“A younger generation of New Zealand composers … have abandoned the country’s Romantic search for musical representations of landscape, and instead are reflecting upon increasingly personal engagements with concepts of space, memory and body” writes the curator of “The Body Electric”, Michael Norris. Kings Place is currently hosting a week of events exploring New Zealand music, poetry and ideas and “The Body Electric” was a programme of musical works that placed the body at the core of their conception.
The opening work placed an actual body as the focus – a solo performer with two microphones attached to his body that were amplifying his internal sounds and those created by the movement of the body as the performer did some Kendo-like moves. Chris Black’s persona elemental for solo performer and electronics made an engaging opening to the programme: sensitive lighting, words that seemed to make the performance feel like a meditative act rather than a musical one, the amplification of the performer’s heartbeat giving the work its pulse. ”By employing simple analogue technology, the performance is designed to preserve to a large extent the raw sounds of the body, in order to expose and communicate in a very direct way the organic complexity and expressive materiality of the body itself” (Chris Black). Michael Norris’ De Corporis Fabbrica for solo/amplified clarinet and visuals followed well – a piece based on the seven chapters of an anatomy book and this was also structured in seven movements to match the book. The images were extreme close ups of skin, an eye ball, and were not too dramatic to compete with the playing of Richard Haynes which was always expressive, with a broad spectrum of tonal control and vibrant articulation. Norris’ writing has a strong sense of line, and the overall structure of the work was compelling, with the features of the previous movements seemingly interacting with each in the seventh and final movement.
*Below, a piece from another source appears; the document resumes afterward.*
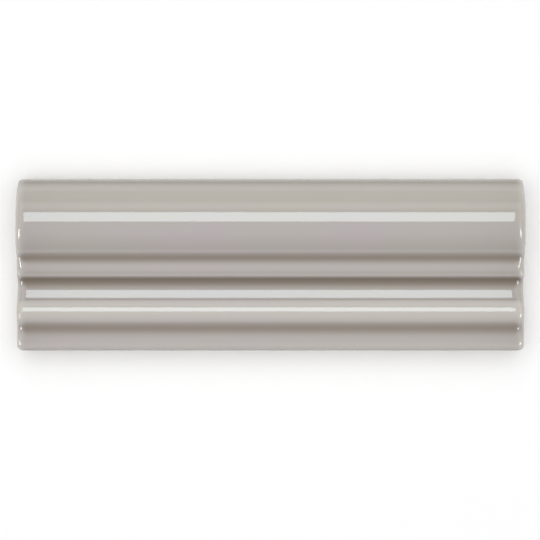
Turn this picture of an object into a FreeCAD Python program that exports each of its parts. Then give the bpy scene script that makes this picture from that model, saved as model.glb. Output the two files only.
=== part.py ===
import FreeCAD, Part
import os
from math import cos, radians, sin

# A dado rail in glazed ceramic: one pressed and fired trim tile, lying on its back.
# X runs along the rail. +Y points to the nose, which is the upper edge once the rail is on a wall.
# +Z points out of the wall, and the back lies on z = 0. Sizes are in millimetres, slopes in degrees.

# Overall sizes. The width is the sum of the runs below, 51.15 mm.
LENGTH = 150.0
THICKNESS = 17.0

# The section, member by member from the upper edge down to the lower edge. A run is measured
# straight across the rail. A slope is the face's angle to the back where the member ends:
# positive while the face still rises away from the wall, and negative once it falls back to it.
TOP_EDGE_RUN = 1.0
TOP_EDGE_SLOPE = 64.0
NOSE_RISE_RUN = 12.6
NOSE_FALL_RUN = 8.2
NOSE_FALL_SLOPE = -36.0
QUIRK_LIP_RUN = 0.3
QUIRK_SLOPE = -52.0
QUIRK_WALL_RUN = 0.35
QUIRK_ROOT_RUN = 1.3
QUIRK_ROOT_SLOPE = -7.0
OGEE_HOLLOW_RUN = 1.85
OGEE_HOLLOW_SLOPE = -1.5
OGEE_SWELL_RUN = 3.1
OGEE_SWELL_SLOPE = -14.0
STEP_LIP_RUN = 0.25
STEP_SLOPE = -55.0
STEP_WALL_RUN = 0.35
STEP_ROOT_RUN = 0.9
STEP_ROOT_SLOPE = -10.6
COVE_RUN = 7.1
COVE_SLOPE = 25.4
TORUS_RISE_RUN = 2.6
TORUS_FALL_RUN = 2.95
TORUS_FALL_SLOPE = -26.0
FOOT_COVE_RUN = 2.4
FOOT_COVE_SLOPE = -1.0
FOOT_BAND_RUN = 3.8
LOWER_EDGE_RUN = 2.1

# The rounding over the two ends, and the four upright corners seen from the front.
END_ROUND = 2.2
CORNER_RADIUS = 1.2

# The moulded face is drawn this much past the four sides and trimmed there, which leaves
# a fine arris between its rounded edges and the flat sides.
SIDE_TRIM = 0.05

# The back: a plain rim round straight keys for the adhesive, with a fettled edge.
KEY_COUNT = 6
KEY_WIDTH = 3.2
KEY_DEPTH = 1.2
KEY_DRAFT = 20.0
BACK_RIM = 4.8
FETTLED_EDGE = 0.5


def point(x, y, z):
    return FreeCAD.Vector(x, y, z)


class Section:
    """A chain of tangent arcs and straights, drawn from the upper edge across the face."""

    def __init__(self):
        self.edges = []
        self.end = point(0, 0, 0)
        self.slope = 90.0

    def curve(self, run, slope):
        """An arc that crosses the run and ends at the slope, hollow where the slope grows."""
        side = 1 if slope < self.slope else -1
        first = radians(self.slope)
        last = radians(slope)
        radius = run / abs(sin(first) - sin(last))
        start = self.end

        def on_arc(angle):
            across = sin(angle) - sin(first)
            out = cos(angle) - cos(first)
            return start + point(0, side * radius * across, side * radius * out)

        self.end = on_arc(last)
        self.slope = slope
        self.edges.append(Part.Arc(start, on_arc((first + last) / 2), self.end).toShape())

    def straight(self, run):
        """A flat face that crosses the run at the slope reached so far."""
        angle = radians(self.slope)
        start = self.end
        self.end = start + point(0, -run, run * sin(angle) / cos(angle))
        self.edges.append(Part.LineSegment(start, self.end).toShape())


def draw_nose(section):
    """The quarter-round nose, and the height of its crest over the start of the chain."""
    section.curve(TOP_EDGE_RUN + SIDE_TRIM, TOP_EDGE_SLOPE)
    section.curve(NOSE_RISE_RUN, 0.0)
    crest = section.end.z
    section.curve(NOSE_FALL_RUN, NOSE_FALL_SLOPE)
    return crest


def draw_ogee(section):
    """The quirk under the nose, then a shallow ogee that ends at a small step."""
    section.curve(QUIRK_LIP_RUN, QUIRK_SLOPE)
    section.straight(QUIRK_WALL_RUN)
    section.curve(QUIRK_ROOT_RUN, QUIRK_ROOT_SLOPE)
    section.curve(OGEE_HOLLOW_RUN, OGEE_HOLLOW_SLOPE)
    section.curve(OGEE_SWELL_RUN, OGEE_SWELL_SLOPE)
    section.curve(STEP_LIP_RUN, STEP_SLOPE)
    section.straight(STEP_WALL_RUN)
    section.curve(STEP_ROOT_RUN, STEP_ROOT_SLOPE)


def draw_cove_and_torus(section):
    """The wide cove that sweeps up into the torus."""
    section.curve(COVE_RUN, COVE_SLOPE)
    section.curve(TORUS_RISE_RUN, 0.0)
    section.curve(TORUS_FALL_RUN, TORUS_FALL_SLOPE)


def draw_foot(section):
    """The hollow under the torus, the flat band and the rounded lower edge."""
    section.curve(FOOT_COVE_RUN, FOOT_COVE_SLOPE)
    section.straight(FOOT_BAND_RUN)
    section.curve(LOWER_EDGE_RUN + SIDE_TRIM, -90.0)


def section_face(floor):
    """The closed section, centred on Y, with its crest at THICKNESS, and the rail's width."""
    section = Section()
    crest = draw_nose(section)
    draw_ogee(section)
    draw_cove_and_torus(section)
    draw_foot(section)
    drawn_width = -section.end.y
    base = floor - THICKNESS + crest
    lower_base = point(0, -drawn_width, base)
    upper_base = point(0, 0, base)
    section.edges.append(Part.LineSegment(section.end, lower_base).toShape())
    section.edges.append(Part.LineSegment(lower_base, upper_base).toShape())
    section.edges.append(Part.LineSegment(upper_base, point(0, 0, 0)).toShape())
    outline = Part.Wire(section.edges)
    outline.translate(point(0, drawn_width / 2, THICKNESS - crest))
    return outline, drawn_width - 2 * SIDE_TRIM


def end_to_end_path(radius):
    """The way each point of the section travels: up round one end, along, and down the other."""
    shoulder = LENGTH / 2 - END_ROUND
    end = shoulder + radius
    half_turn = radius * sin(radians(45))
    left = Part.Arc(
        point(-end, 0, -radius),
        point(-shoulder - half_turn, 0, half_turn - radius),
        point(-shoulder, 0, 0),
    )
    right = Part.Arc(
        point(shoulder, 0, 0),
        point(shoulder + half_turn, 0, half_turn - radius),
        point(end, 0, -radius),
    )
    along = Part.LineSegment(point(-shoulder, 0, 0), point(shoulder, 0, 0))
    return Part.Wire([left.toShape(), along.toShape(), right.toShape()])


def swept_face(outline):
    """The section carried along the path without turning, so that both ends are rounded over."""
    radius = END_ROUND + SIDE_TRIM
    outline.translate(point(END_ROUND - LENGTH / 2 - radius, 0, -radius))
    sweep = Part.BRepOffsetAPI.MakePipeShell(end_to_end_path(radius))
    sweep.setTrihedronMode(point(0, 0, 0), point(0, 1, 0))
    sweep.add(outline, False, False)
    sweep.build()
    sweep.makeSolid()
    return sweep.shape()


def plan_block(width):
    """A block on the back plane with the rail's outline from the front and its fettled edge."""
    block = Part.makeBox(LENGTH, width, 2 * THICKNESS, point(-LENGTH / 2, -width / 2, 0))
    upright = [edge for edge in block.Edges if edge.BoundBox.ZLength > THICKNESS]
    block = block.makeFillet(CORNER_RADIUS, upright)
    back_edges = [edge for edge in block.Edges if edge.BoundBox.ZMax < FETTLED_EDGE]
    return block.makeChamfer(FETTLED_EDGE, back_edges)


def key_channel(y):
    """One straight channel in the back, narrower at its bottom so that it leaves the die."""
    mouth = KEY_WIDTH / 2
    bottom = mouth - KEY_DEPTH * sin(radians(KEY_DRAFT)) / cos(radians(KEY_DRAFT))
    start = BACK_RIM - LENGTH / 2
    corners = [
        point(start, y - mouth, 0),
        point(start, y + mouth, 0),
        point(start, y + bottom, KEY_DEPTH),
        point(start, y - bottom, KEY_DEPTH),
    ]
    outline = Part.makePolygon(corners + corners[:1])
    return Part.Face(outline).extrude(point(LENGTH - 2 * BACK_RIM, 0, 0))


def back_keys(width):
    """The row of channels, evenly spaced between the rims."""
    pitch = (width - 2 * BACK_RIM) / KEY_COUNT
    first = (1 - KEY_COUNT) * pitch / 2
    return [key_channel(first + index * pitch) for index in range(KEY_COUNT)]


def dado_rail():
    outline, width = section_face(-2 * END_ROUND)
    rail = swept_face(outline).common(plan_block(width))
    return rail.cut(Part.makeCompound(back_keys(width))).Solids[0]


os.makedirs("parts", exist_ok=True)
dado_rail().exportStep("parts/dado_rail.step")
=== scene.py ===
# %% [markdown]
# # A glazed ceramic dado rail
# This lesson dresses one ceramic trim tile. The frame holds its real size and its section. Here it
# gets the surface that a kiln gives it: a glaze that melted, ran level over every arris and pooled in
# every hollow. Lengths are in metres, unless a name or a sentence says otherwise.

# %% The frame
from functools import cached_property
from math import cos, radians, sin, tan

import bmesh
import bpy
import numpy as np
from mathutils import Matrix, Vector


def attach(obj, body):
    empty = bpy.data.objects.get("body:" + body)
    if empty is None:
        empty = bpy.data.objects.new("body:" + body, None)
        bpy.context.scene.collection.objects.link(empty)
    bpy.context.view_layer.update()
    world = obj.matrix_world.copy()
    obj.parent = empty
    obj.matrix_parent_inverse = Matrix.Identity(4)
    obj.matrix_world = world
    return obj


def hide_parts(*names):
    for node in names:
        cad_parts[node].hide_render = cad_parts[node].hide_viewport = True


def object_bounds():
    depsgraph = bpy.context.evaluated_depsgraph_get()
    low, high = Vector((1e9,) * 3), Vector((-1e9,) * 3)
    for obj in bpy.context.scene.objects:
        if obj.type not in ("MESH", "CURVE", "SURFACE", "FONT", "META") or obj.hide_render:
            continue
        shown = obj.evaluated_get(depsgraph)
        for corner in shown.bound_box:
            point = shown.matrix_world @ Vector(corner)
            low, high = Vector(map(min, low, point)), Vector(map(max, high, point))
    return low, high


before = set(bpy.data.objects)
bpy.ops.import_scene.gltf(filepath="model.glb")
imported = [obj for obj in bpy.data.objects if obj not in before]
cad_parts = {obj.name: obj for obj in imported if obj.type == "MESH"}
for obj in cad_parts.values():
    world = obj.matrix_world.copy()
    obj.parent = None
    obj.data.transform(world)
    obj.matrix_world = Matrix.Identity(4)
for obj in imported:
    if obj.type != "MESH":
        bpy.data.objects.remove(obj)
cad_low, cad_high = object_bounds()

MM = 0.001
LENGTH = cad_high.x - cad_low.x
WIDTH = cad_high.y - cad_low.y
THICKNESS = cad_high.z - cad_low.z
print(f"rail: {LENGTH / MM:.1f} x {WIDTH / MM:.1f} x {THICKNESS / MM:.1f} mm")

# %% [markdown]
# ## The section
# A plasterer runs a cornice with a template, and this mesh is run the same way. The template is a
# list of members: how far each goes across the rail in millimetres, and the slope of the face where
# it ends in degrees, positive while it climbs and negative once it falls back to the wall. Every
# member starts at the slope where the one before it ended, so the whole face is smooth.

# %% The members of the section
TOP_EDGE = (1.0, 64)
NOSE = [(12.6, 0), (8.2, -36)]
QUIRK = [(0.3, -52), (0.35, -52), (1.3, -7)]
OGEE = [(1.85, -1.5), (3.1, -14)]
STEP = [(0.25, -55), (0.35, -55), (0.9, -10.6)]
COVE = (7.1, 25.4)
TORUS = [(2.6, 0), (2.95, -26)]
FOOT = [(2.4, -1), (3.8, -1), (2.1, -90)]
MEMBERS = [TOP_EDGE, *NOSE, *QUIRK, *OGEE, *STEP, COVE, *TORUS, *FOOT]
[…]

Mouthpiece for solo voice and visuals by John Coulter was a pre-recorded work, and felt like an ad for a dental product with an extreme close up of a mouth. The device—the actual ‘mouth piece’—involved something inside the mouth of the speaker as well as a microphone. The process of repetition and subsequent processing of the sentence uttered by the speaker was akin to Alvin Lucier’s I am sitting in a room. The fourth item to complete the first half was John Croft’s …mit schwarzem Glanz for viola and electronics, performed superbly by Barbara Luneburg. The live viola was subject to a similar processing one hears in Anthèmes II by Boulez, with counterpoint being created through the interaction of the live and the processed. This work flowed well, with the sustained opening notes contrasting with undulating passages and increasingly rapid harmonic gestures.
Nowdrifts for solo bass clarinet and fixed media opened the second half and we heard Richard Haynes again, with a subtle change of shirt from the first half. More so than in the first clarinet piece in the programme, this piece opened with breath sounds, blowing through the instrument. As Michael Norris writes, “”by employing simple analogue technology, the performance is designed to preserve to a large extent the raw sounds of the body, in order to expose and communicate in a very direct way the organic complexity and expressive materiality of the body itself.” Delicate conventional bass clarinet sounds slowly emerged, yet the fixed media was always in the foreground and often disguised Haynes’ playing. The ending, a low sustained note with an unexpected twist to a short note, was uncoloured by the pre-prepared media and as such it made this solo note even more poignant. The final work for ensemble made a theatrical close to the evening, not only in the numerous attempts to start the piece due to the failed linking of what appeared to be iPhones with the composer’s iPad (who was leading from her device at the front of the ensemble). Alexandra Hay’s QuantityNameDescriber for voice, clarinet, cello and electronics received a commitment performance from all, with particularly colourful and persuasive playing from Robin Michael. All of the performers were involved in speaking the text, and performing non-musical gestures with their hands and arms. The soprano Madeleine Peirard managed the complex vocabulary of the text with seeming ease.
An interesting programme but a shame there was only one work for ensemble. The performers coped remarkably well with the blips in the technology and this did little to detract from the musical intrigue some of the works afforded the listener.